Definition
A cruise power and airspeed setting selected to produce the greatest distance flown per unit of fuel burned, allowing the aircraft to cover the longest possible distance on a given fuel load.
Plain English
Flying at the speed and power setting that lets you go the farthest on the fuel you have on board.
Context Anchor
Seen in performance planning, airplane handbook cruise tables, and fuel-management decisions during cross-country flight.
Derivation
“Maximum” means greatest, “range” means distance that can be covered, and “cruise” means steady flight after climb and before descent.
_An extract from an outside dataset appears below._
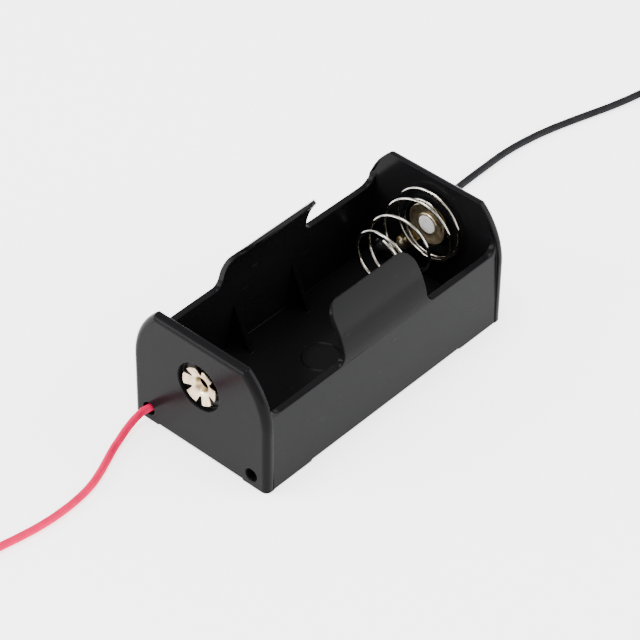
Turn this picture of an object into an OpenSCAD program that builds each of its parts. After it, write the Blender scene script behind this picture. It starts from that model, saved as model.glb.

Together, the phrase points to the steady-flight setting that gives the greatest distance from the fuel carried.
Why Pilots Care
It extends range on limited fuel, directly affecting whether a destination can be reached safely without a stop.
Analogy
It is like driving a car at the speed that gives the best miles per gallon. That speed may be slower than normal highway speed, but it lets you travel farther on the same fuel.
Intuition Check
Maximum-range cruise does not mean maximum speed. It means the cruise setting that gives the most distance for the fuel used.
Example Sentence 1
On the long over-water leg, she set up maximum-range cruise to make sure the aircraft would arrive with legal reserves.
Example Sentence 2
At maximum-range cruise the airplane flew 115 knots while using only seven gallons per hour.